Double Post: Mini Stars & Morning Micrometeorites on Mercury

Alliteration is accessible to all! Okay I’m done. Start some science! Really done this time.  Today’s double post covers the smallest of stars, still larger than most planets, and the only weather Mercury will ever have.

The smallest star with some familiar planets. Credit: University of Cambridge

Humans are naturally interested in the extremes, the biggest, smallest, fastest, hottest, coldest, and every other characteristic outlier.  With stars, being so huge and powerful, we are often more interested in the largest, hottest, and most energetic.  Though on the opposite end of the spectrum, Cambridge University astronomers have discovered the smallest star in the known universe.
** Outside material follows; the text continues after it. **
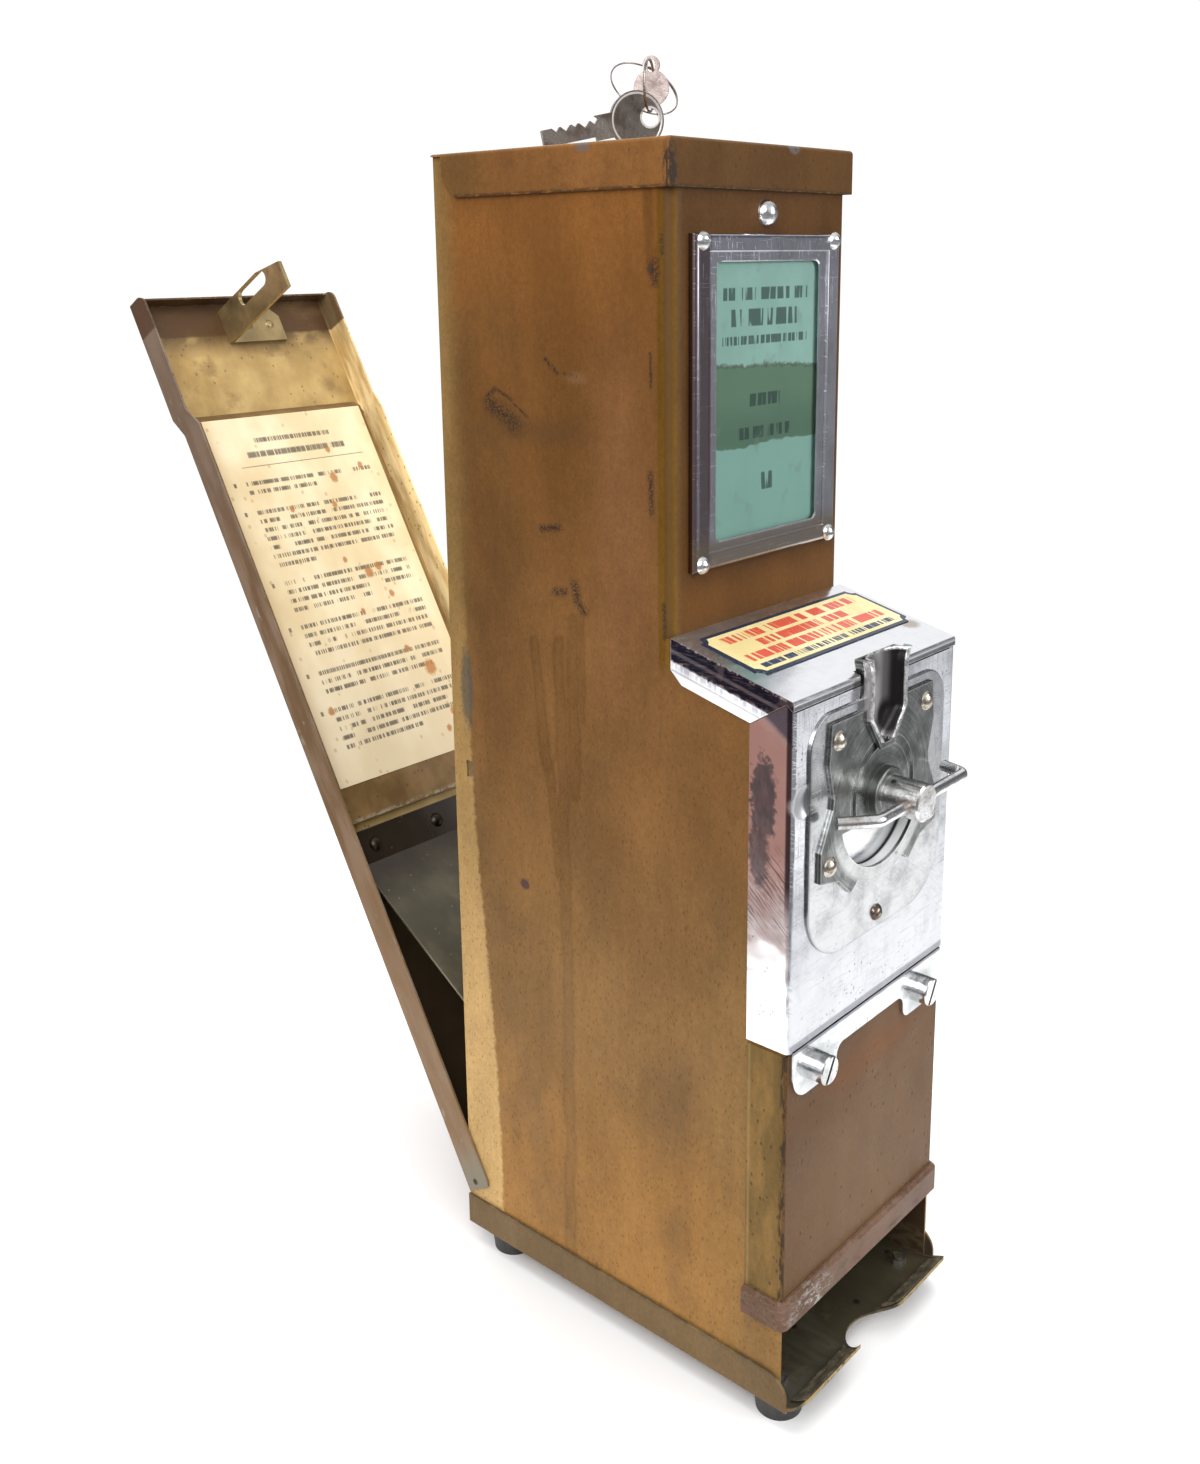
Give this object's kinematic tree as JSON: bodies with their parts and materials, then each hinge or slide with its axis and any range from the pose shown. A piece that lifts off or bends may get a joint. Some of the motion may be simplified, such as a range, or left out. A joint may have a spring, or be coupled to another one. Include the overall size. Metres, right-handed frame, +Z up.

The star, a red dwarf, has the endearing name EBLM J0555-57Ab, but we’ll just call it ‘Tiny.’ Tiny is roughly the same size as Saturn, which is very small for a star that is fusing hydrogen in its core, especially when considering the Sun (a median sized star) is about 1000 times larger.  Stars this small can certainly have planets, as proven by two famous examples in TRAPPIST-1 with five small planets and Proxima Centauri with a single planet.  Both are red dwarfs and both have planets in their respective habitable zones.

But even though Tiny is the smallest known star, by virtue of being a star it is extremely heavy, weighing in at a whopping 85x the mass of Jupiter! This is what makes it a star, the extreme gravity that ignites Hydrogen fusion in the core.  It’s the density that matters when forming stars, not the mass, and in most cases not the size (the caveat is that if a planet is big enough it will inevitably have enough mass to ignite fusion, then shrink down to a smaller size).

Tiny was so small that astronomers originally thought it was a planet, orbiting a much larger star.  It was certainly the right size to be a planet.  However, because it was gravitationally bound to another star, it’s mass could be calculated, and this was the smoking gun, proving that Tiny could only be a star, making it part of a binary system, where two stars orbit their mutual centre of gravity.

Studying stars at the smallest end help us understand the characteristics of entire galaxies and even the universe.  The mass of small stars may pale in comparison to more massive giant stars, but there are far more small ones, meaning they make up more of the universe’s visible mass.  And finding the smallest stars and largest planets helps us to determine how they form, and where the boundary lies.  Is Tiny the smallest? It’s certainly close to the theoretical minimum size for a star.

Come a bit closer to home, and drop down a level in scale, to the solar system.  Let’s talk about Mercury.  Boring, small, dry, extreme temperature, no atmosphere Mercury.  It may be less boring that you think.

Data from the Mercury Atmosphere and Surface Composition Spectrometer, or MASCS, instrument is overlain on the mosaic from the Mercury Dual Imaging System, or MDIS. Credit: NASA/Johns Hopkins University Applied Physics Laboratory/Carnegie Institution of Washington

 

Mercury has water, a strange thought for a planet so close to the Sun, but not so much when you consider the following:

  1. Mercury has massive temperature swings between day and night, around 400 C.
  2. Mercury’s south polar region, with craters that never experience direct sunlight, are thought to be a haven for this water.
  3. Comets that orbit close to the Sun are constantly shedding ice and gases, and provide a source for this water.

Let’s look a bit closer at point 3.  Comets lose trails of debris as they orbit the Sun, providing dust for the meteor showers we see on Earth.  But with Mercury much closer to the Sun, meteor showers are much more common there.  Furthermore, without an atmosphere, these ‘meteors’ reach the surface easily as micrometeorites.  Except Mercury actually does have an atmosphere, called an exosphere, which is built from this cometary debris as it collides with the planet.  How is the exosphere shaped by this debris? Is it similar to Earth’s atmosphere, relatively homogeneous around the planet?

It turns out the answer is no.  Observations from the MESSENGER spacecraft in orbit of Mercury showed that micrometeorite dust came disproportionately from the Dawn-leading side of the planet, creating a lopsided exosphere on Mercury.  It makes sense since most comets orbit the Sun in retrograde, opposite the direction of the planets, leaving their dust trails to come in and hit the planets at a higher speed than if they were orbiting in the same direction.  Still, not all comets produce dust trails moving fast enough to produce the observed bombardment of micrometeorites.

Researchers from NASA’s Goddard Space Flight Center showed that two particular populations of comets, Jupiter-family and Halley-type, produced dust with the speed necessary to match the observations.  Other comets and asteroids don’t have the right orbits to leave behind dust that travels fast enough, and so they don’t contribute to Mercury’s exosphere.

All of this means that Mercury has a much more complex environment than originally thought.  It seems we’ve underestimated the boring rocks of the solar system, the Moon being another example, thinking they are just quiet and unchanging.  Yet the more we learn about them, the more we find that they can harbour water, undergo seasonal changes, and hold secrets of the dynamic and fascinating solar system we live in.